Technology has come far enough that we can use this biometric data for increased security. Once reserved for top-of-the-line facilities that required explicit security clearances, biometric security is now used daily by many people. Whether they’re using a thumbprint to log into a phone or their virtual assistant’s ability to recognise their voice and place an order, biometric technology is everywhere.

And, that’s not likely to change. So, as we move into a future that will undoubtedly see an increase in biometric security, it’s important to take a close look at some of the challenges that can go along with using this technology.

Biometric Security is Not a Perfect Technology

Biometric security precautions do provide the opportunity for more security. However, there are some risks.

The first, and possibly the most important, is that biometrics are not infallible. Mistakes can be made with biometric-based programs. Biometric bias is a well-known issue that has impacted minorities, women, and older people. Those who fall within those categories can be harder for biometric technology to identify, leading to misidentifications.

Equally problematic is that biometric security opens up the opportunity for people to be surveilled. As biometric technology becomes more commonplace, more security systems now implement it, meaning your movements and behaviours could be tracked without your permission. Some are even being forced by their employers to give permission to be tracked via biometric data to keep their job.

Transitioning to a world that uses biometrics as its primary security option can improve security and convenience. In many ways, biometrics feel safer than password use. Unfortunately, just as passwords can be hacked and stolen, so too can biometric data.

If your biometrics have been compromised, either through a larger corporation’s data breach or intercepted directly from your device or accounts, it’s a much bigger problem than a stolen password. Traditional passwords can be changed, or an account can be closed, and you can start fresh with a new one. Yes, it is a hassle. But, it’s not irreparable.

With stolen biometric data, though, you face a much greater risk. After all, those identifiers are supposed to belong to you and you alone. This means a person can be operating out in the world as you, gaining access to whatever other important information is tied to your biometrics. Whereas a password can easily be changed, altering your biometric data is another thing entirely.

We’ve been moving toward biometric-based security over the last few years. We haven’t fully abandoned traditional security measures, though. As we use those less and choose to employ biometrics more, it’s likely we’ll see hackers become more adept at stealing and using our biometric data. Your best bet moving forward is to stay up to date on how you can protect yourself — and your biometric information.
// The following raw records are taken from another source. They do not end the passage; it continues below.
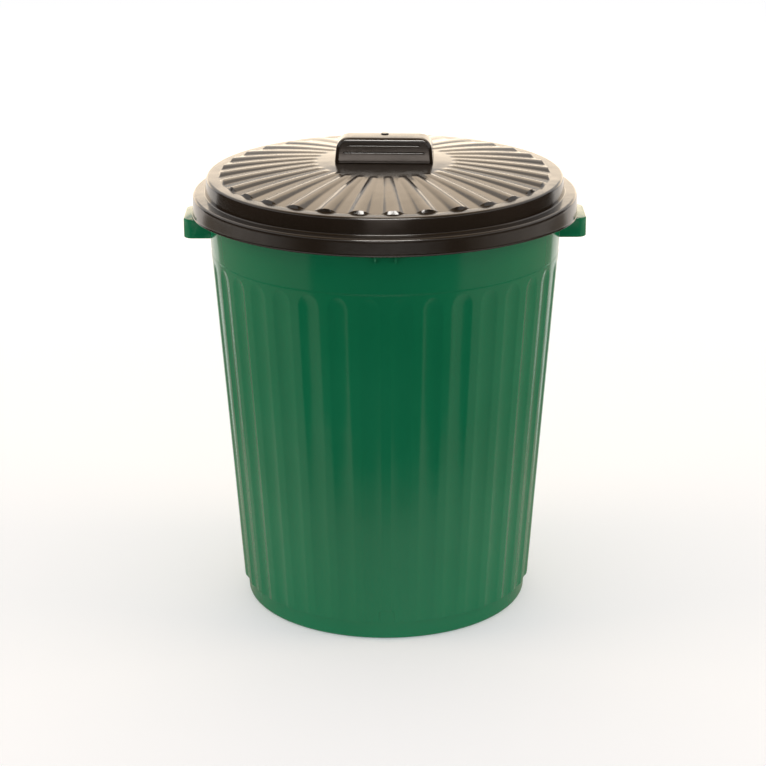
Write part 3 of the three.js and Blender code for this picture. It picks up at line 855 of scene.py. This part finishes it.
def card_material(name, near_grey, far_grey, near, far, directions=(1, 1, 0)):
    """A matt card whose grey changes with the distance from the bin. Light passes it from behind."""
    material, tree = new_material(name)
    share = distance_share(tree, near, far, directions)
    diffuse = node(tree, "ShaderNodeBsdfDiffuse")
    tree.links.new(mix_colours(tree, share, (near_grey,) * 3, (far_grey,) * 3), diffuse.inputs["Color"])
    clear = node(tree, "ShaderNodeBsdfTransparent")
    sided = node(tree, "ShaderNodeMixShader")
    tree.links.new(node(tree, "ShaderNodeNewGeometry").outputs["Backfacing"], sided.inputs[0])
    tree.links.new(diffuse.outputs["BSDF"], sided.inputs[1])
    tree.links.new(clear.outputs["BSDF"], sided.inputs[2])
    output = node(tree, "ShaderNodeOutputMaterial")
    tree.links.new(sided.outputs["Shader"], output.inputs["Surface"])
    return material


def make_cards():
    """Cards out of the camera's sight that the gloss reflects: a grey one around the bin, a dark one on
    the floor further in front, a dark wall that bends around the front of the set, and a dark ceiling."""
    grey = card_material("grey_card", NEAR_GREY, CARD_GREY, 0.45, 0.85)
    fading = card_material("fading_card", NEAR_GREY, DARK_GREY, 0.46, 0.66, (0, 1, 0))
    dark = card_material("dark_card", DARK_GREY, DARK_GREY, 0, 1)

    side, back, far = 2.6, 0.15, 2.7
    wing_near, wing_far, wing_back = 0.2, 1.5, 1.6
    corners = [(-side, -far), (side, -far), (side, back), (-side, back)]
    corners += [(wing_near, back), (side, wing_back), (wing_far, wing_back)]
    corners += [(-wing_near, back), (-wing_far, wing_back), (-side, wing_back)]
    faces = [(0, 1, 2, 3), (4, 2, 5, 6), (7, 8, 9, 3)]
    around = stage_surface("grey_floor_card", [(x, y, CARD_LIFT) for x, y in corners], faces, grey)

    right_edge = [(0, 0.44), (0.33, 0.5), (0.6, 0.64), (2.19, 1.9), (2.19, far)]
    outline = [(x, -y, 2 * CARD_LIFT) for x, y in right_edge]
    outline += [(-x, -y, 2 * CARD_LIFT) for x, y in reversed(right_edge[1:])]
    ahead = stage_surface("dark_floor_card", outline, [tuple(reversed(range(len(outline))))], fading)

    turns = np.radians(np.linspace(-130, 130, 53))
    radius, top = 3.4, 1.7
    low = [(radius * math.sin(t), -radius * math.cos(t), 0) for t in turns]
    high = [(x, y, top) for x, y, _ in low]
    count = len(low)
    strips = [(i + 1, i, count + i, count + i + 1) for i in range(count - 1)]
    wall = stage_surface("dark_wall_card", low + high, strips, dark)
    front, rear, height = -2.9, 1.2, 3.3
    corners = [(-side, rear, height), (side, rear, height), (side, front, height), (-side, front, height)]
    ceiling = stage_surface("dark_ceiling_card", corners, [(0, 1, 2, 3)], dark)
    for card in (around, ahead, wall, ceiling):
        card.visible_camera = False
        card.visible_shadow = False
    for card in (around, wall, ceiling):
        card.visible_diffuse = False


def area_light(name, place, width, height, radiance, colour, seen_in="diffuse glossy"):
    """A soft rectangular light that faces the bin; a reflection of it shows it at its radiance."""
    data = bpy.data.lights.new(name, "AREA")
    data.shape = "RECTANGLE"
    data.size = width
    data.size_y = height
    data.energy = radiance * math.pi * width * height
    data.color = colour
    light = bpy.data.objects.new(name, data)
    bpy.context.scene.collection.objects.link(light)
    aim = np.array(LAMP_TARGET) - np.array(place)
    light.location = place
    light.rotation_euler = (
        math.atan2(math.hypot(aim[0], aim[1]), -aim[2]),
        0,
        math.atan2(aim[1], aim[0]) - math.pi / 2,
    )
    light.visible_camera = False
    light.visible_diffuse = "diffuse" in seen_in
    light.visible_glossy = "glossy" in seen_in


def make_lights():
    """Soft lights all round. The key lamp gives only glints, and the two at the sides only light."""
    warm = (1, 0.72, 0.42)
    area_light("back_softbox", (0, 2.5, 2.3), 3.6, 1.3, 0.5, warm)
    area_light("middle_back_softbox", (0, 2.4, 2.2), 1.5, 1.2, 1.4, warm)
    area_light("low_back_softbox", (0, 2.9, 0.85), 5.0, 1.16, 2.0, (1, 0.77, 0.5))
    area_light("overhead_softbox", (0, 0.4, 2.8), 4.2, 2.6, 0.6, warm)
    area_light("front_softbox", (0, -3.3, 0.96), 2.0, 0.4, 4.4, (1, 0.87, 0.78))
    area_light("key_lamp", (0, -1.9, 3.0), 1.6, 0.6, 30.0, (1, 0.96, 0.9), "glossy")
    for side in (-1, 1):
        area_light("side_softbox", (2.6 * side, -0.4, 2.3), 1.6, 1.0, 6.0, warm, "diffuse")


def make_camera():
    """The photograph's view: its place, tilt, lens and small roll were fitted to the bin's rings."""
    frame_pixels = 766
    focal_pixels = 2297
    place = (-0.0034, -2.958, 1.303)
    pitch = math.radians(90 - 18.84)
    roll = math.radians(-0.24)
    data = bpy.data.cameras.new("camera")
    data.sensor_width = 36
    data.lens = focal_pixels / frame_pixels * data.sensor_width
    camera = bpy.data.objects.new("camera", data)
    bpy.context.scene.collection.objects.link(camera)
    camera.location = place
    camera.rotation_euler = (Matrix.Rotation(pitch, 3, "X") @ Matrix.Rotation(roll, 3, "Z")).to_euler()
    bpy.context.scene.camera = camera


make_bin()
make_handles()
make_lid()
make_grip()
make_world()
make_floor()
make_cards()
make_lights()
make_camera()
bpy.context.scene.view_settings.view_transform = "Standard"
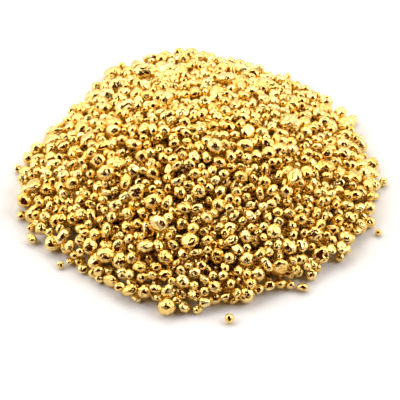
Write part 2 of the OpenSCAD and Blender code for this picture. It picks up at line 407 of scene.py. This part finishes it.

Protecting Your Biometric Data

Fortunately, there are some steps you can take to protect your biometrics better, and therefore, your identity. Begin by carefully considering with whom you share your biometric information. Make sure you’re choosing established companies with a good cybersecurity history that’s trustworthy.

Know that it is worth the extra effort protecting your biometric data. This can mean applying for alternative official identification. You may need to allot more time to the process or even provide important identification documentation. The benefit, though, is that you’re reducing the number of places where your biometric data is stored and can be found. The fewer places you keep your biometric information, the fewer security breaches you need to worry about.

While we’re moving forward with new technology, it’s important not to leave behind what we’ve learned while using traditional passwords. Continue to opt into multi-factor authentication, as that extra step may save your biometric data from being both stolen and useful to a hacker. If that biometric data doesn’t get a hacker to their ultimate goal, it’s likely they won’t continue to try and use it.

Finally, if you haven’t already beefed up security using a VPN, now’s the time. Virtual Private Networks can be added on any device you use or any network you connect to the internet with. These VPNs encrypt data and limit others’ unauthorised access to your devices. It’s also a great way to add a layer of security to all of those connected devices in your home you might not consider as access points — like smart refrigerators, virtual assistants, printers, and smart thermostats.

The Security of the Future

Biometric security promises improved protection and added convenience. It’s not challenge-free, though. Take precautions to protect your information today, and you’ll be ready to embrace a future that includes extensive use of biometrics in your everyday life.